On 7/26/17 8:20 PM, Moritz Maxeiner wrote:
On Thursday, 27 July 2017 at 00:00:08 UTC, Steven Schveighoffer wrote:
On 7/26/17 7:28 PM, Moritz Maxeiner wrote:
On Wednesday, 26 July 2017 at 22:33:23 UTC, Steven Schveighoffer wrote:
On 7/26/17 2:33 PM, Moritz Maxeiner wrote:

A finalizer may freely work on non-pointer members and pointer members that target objects outside the GC pool which the programmer knows to be valid at finalization (e.g. they are manually managed). Whether or not it makes sense for the finalizer to call the destructor is something the programmer has to decide on a per use case basis.

No, because a destructor can safely assume it can look at GC members' data. So a finalizer can never call it.

No, whether a finalizer can safely call a destructor depends on the destructor's body. If the destructor doesn't access GC members and doesn't allocate using the GC, the finalizer can safely call it. That's why it's the programmer's job to determine this on a use case basis.

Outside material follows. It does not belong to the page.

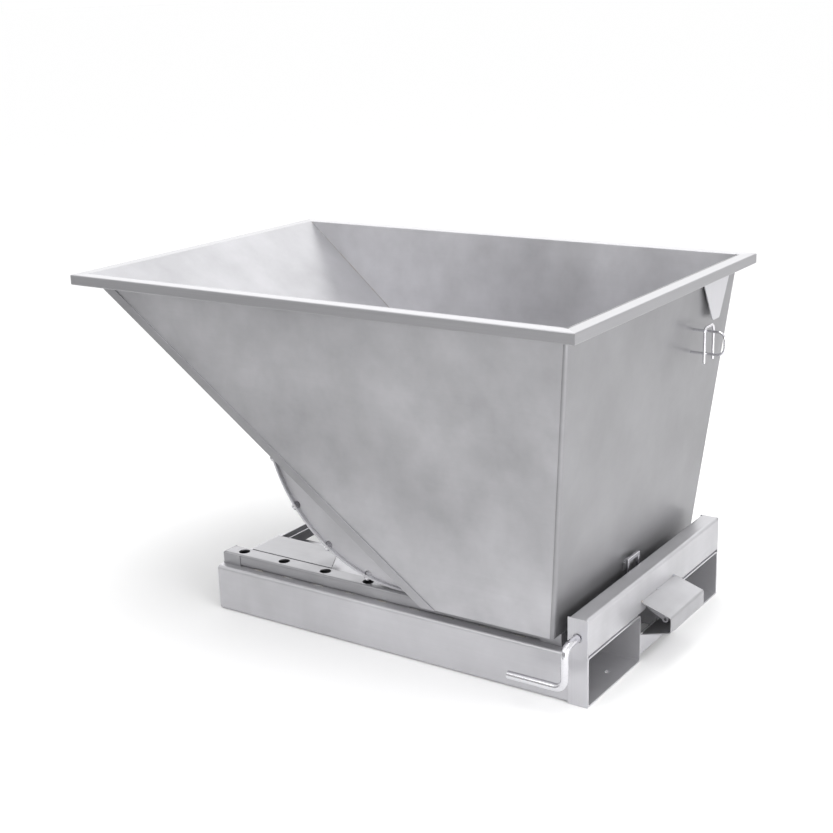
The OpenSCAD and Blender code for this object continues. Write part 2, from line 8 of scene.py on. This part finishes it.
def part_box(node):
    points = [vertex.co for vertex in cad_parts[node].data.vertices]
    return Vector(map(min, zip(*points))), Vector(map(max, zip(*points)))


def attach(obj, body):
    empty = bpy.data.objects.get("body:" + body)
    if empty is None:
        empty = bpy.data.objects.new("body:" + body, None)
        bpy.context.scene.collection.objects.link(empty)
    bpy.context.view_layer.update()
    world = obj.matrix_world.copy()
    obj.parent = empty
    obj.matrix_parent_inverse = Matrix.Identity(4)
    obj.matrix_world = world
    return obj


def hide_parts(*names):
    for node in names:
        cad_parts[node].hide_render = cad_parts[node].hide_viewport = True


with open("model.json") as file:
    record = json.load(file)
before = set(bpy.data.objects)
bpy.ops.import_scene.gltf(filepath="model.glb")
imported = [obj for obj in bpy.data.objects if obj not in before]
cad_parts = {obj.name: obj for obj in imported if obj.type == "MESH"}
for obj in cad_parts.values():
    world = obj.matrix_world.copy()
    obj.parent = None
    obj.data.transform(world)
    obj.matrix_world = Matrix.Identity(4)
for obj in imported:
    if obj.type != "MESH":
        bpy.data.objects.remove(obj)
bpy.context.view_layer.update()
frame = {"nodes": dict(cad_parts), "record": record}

MM = 0.001
BODY_OF = {node: body for body, nodes in frame["record"]["behaviour"]["bodies"].items() for node in nodes}
SLOT_OF = {row["node"]: row["material_slot"] for row in frame["record"]["subparts"]}
JOINTS = {joint["name"]: joint for joint in frame["record"]["behaviour"]["joints"]}


# ---- finishes ----

class Wire:
    """An output socket of a shader node. Arithmetic on it adds Math nodes."""

    def __init__(self, tree, socket):
        self.tree = tree
        self.socket = socket

    def math(self, operation, first, second):
        return self.tree.node("ShaderNodeMath", {"operation": operation}, {0: first, 1: second})

    def __add__(self, other):
        return self.math("ADD", self, other)

    def __radd__(self, other):
        return self.math("ADD", other, self)

    def __sub__(self, other):
        return self.math("SUBTRACT", self, other)

    def __rsub__(self, other):
        return self.math("SUBTRACT", other, self)

    def __mul__(self, other):
        return self.math("MULTIPLY", self, other)

    def __rmul__(self, other):
        return self.math("MULTIPLY", other, self)


class Tree:
    """The nodes of a material or of the world, under construction."""

    def __init__(self, owner, shader):
        owner.use_nodes = True
        self.nodes = owner.node_tree.nodes
        self.links = owner.node_tree.links
        self.shader = self.nodes[shader]

    def node(self, kind, settings, inputs, output=0):
        """Adds a node: its settings first, then the value or link of each socket."""
        made = self.nodes.new(kind)
        for name, value in settings.items():
            if name == "stops":
                self.set_stops(made.color_ramp, value)
            else:
                setattr(made, name, value)
        for name, value in inputs.items():
            if isinstance(value, Wire):
                self.links.new(value.socket, made.inputs[name])
            else:
                made.inputs[name].default_value = value
        return Wire(self, made.outputs[output])

    def set_stops(self, ramp, stops):
        """Gives a ramp its stops: pairs of a place and a grey."""
        while len(ramp.elements) < len(stops):
            ramp.elements.new(0.5)
        for element, (place, grey) in zip(ramp.elements, stops):
            element.position = place
            element.color = (grey, grey, grey, 1)

    def feed(self, name, value):
        """Sets a socket of the shader to a value or a link."""
        if isinstance(value, Wire):
            self.links.new(value.socket, self.shader.inputs[name])
        else:
            self.shader.inputs[name].default_value = value


class Finish(Tree):
    """A material under construction."""

    def __init__(self, name):
        self.material = bpy.data.materials.new(name)
        super().__init__(self.material, "Principled BSDF")
        self.place = self.node("ShaderNodeTexCoord", {}, {}, "Object")

    def noise(self, scale, detail=3.0, rough=0.5, stretch=(1, 1, 1), offset=0.0):
        """Soft noise; stretch is how fast it changes along X, Y and Z."""
        place = self.node("ShaderNodeMapping", {}, {
            "Vector": self.place, "Location": (offset, offset, offset), "Scale": stretch})
        return self.node("ShaderNodeTexNoise", {}, {
            "Vector": place, "Scale": scale, "Detail": detail, "Roughness": rough})

    def ramp(self, value, stops):
        """Turns a value into a grey."""
        return self.node("ShaderNodeValToRGB", {"stops": stops}, {"Fac": value})

    def mix(self, share, first, second):
        """Blends two colours."""
        return self.node("ShaderNodeMix", {"data_type": "RGBA"}, {0: share, 6: first, 7: second}, 2)

    def bump(self, height, distance):
        """A normal that follows a height, which a distance scales to metres."""
        return self.node("ShaderNodeBump", {}, {"Distance": distance, "Height": height})


def steel_tone(shade, cool=1.0):
    """The faintly blue grey of stainless steel at a brightness."""
    return (shade, shade * (1 - 0.006 * cool), shade * (1 + 0.035 * cool), 1)


# The third value of each finish is its middle roughness. Sheets and tubes stay above 0.28 throughout,
# and bars below 0.26. Surfaces whose roughness crossed the values between came out with ragged patches.

def rolled_sheet(name, shade, rough, hair, cloud, metal, marks=1.0):
    """Cold-rolled sheet: slow clouds in tone and gloss, hair lines, handling marks, a slow ripple."""
    finish = Finish(name)
    slow = finish.noise(1.9, 3, 0.5)
    cloudy = finish.noise(5.5, 4, 0.62, offset=3.1)
    lines = finish.noise(1.0, 2, 0.5, hair)
    smear = finish.noise(8.0, 2, 0.5, (1, 1, 0.5), offset=7.7)
    tone = (slow * 0.5 + cloudy * 0.5 - 0.5) * cloud + 0.5
    grey = finish.mix(tone, steel_tone(shade * 0.7), steel_tone(shade * 1.28))
    hand = finish.ramp(smear, [(0.5, 0.0), (0.72, 1.0)])
    grey = finish.mix(hand * (0.22 * marks), grey, steel_tone(shade * 0.72, 0.3))
    grey = finish.mix(lines * (0.14 * marks), grey, steel_tone(shade * 0.6))
    finish.feed("Base Color", grey)
    finish.feed("Metallic", metal)
    wear = hand * (0.06 * marks) + (lines - 0.5) * (0.04 * marks)
    finish.feed("Roughness", (tone - 0.5) * 0.11 + wear + rough)
    ripple = finish.noise(2.4, 1, 0.4, offset=1.3)
    height = ripple + lines * (0.0015 * marks)
    finish.feed("Normal", finish.bump(height, 4 * MM))
    return finish.material


def ground_tube(name, shade, rough, hair, metal):
    """Tube ground with a belt: fine lines along it, plainer than the sheet."""
    finish = Finish(name)
    slow = finish.noise(3.0, 2, 0.5)
    lines = finish.noise(1.0, 3, 0.6, hair)
    grey = finish.mix(lines * 0.6 + slow * 0.4, steel_tone(shade * 0.84), steel_tone(shade * 1.1))
    finish.feed("Base Color", grey)
    finish.feed("Metallic", metal)
    finish.feed("Roughness", (lines - 0.5) * 0.08 + (slow - 0.5) * 0.06 + rough)
    finish.feed("Normal", finish.bump(slow * 0.5 + lines * 0.004, 2 * MM))
    return finish.material


def bright_bar(name):
    """Drawn bar: bright, with long draw lines."""
    finish = Finish(name)
    slow = finish.noise(20.0, 2, 0.5)
    lines = finish.noise(1.0, 2, 0.5, (6, 260, 260))
    finish.feed("Base Color", finish.mix(slow * 0.5 + lines * 0.5, steel_tone(0.56), steel_tone(0.8)))
    finish.feed("Metallic", 1.0)
    finish.feed("Roughness", (slow - 0.5) * 0.1 + 0.19)
    finish.feed("Normal", finish.bump(lines, 0.04 * MM))
    return finish.material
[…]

I suppose this is true, but in practice, you wouldn't in a destructor that which is available for a finalizer. In other words, you simply wouldn't implement such a destructor.

It's also very fragile as the maintainer of the destructor is working under different assumptions from the finalizer. If you call the destructor from the finalizer, then the rules of the finalizer infect the destructor.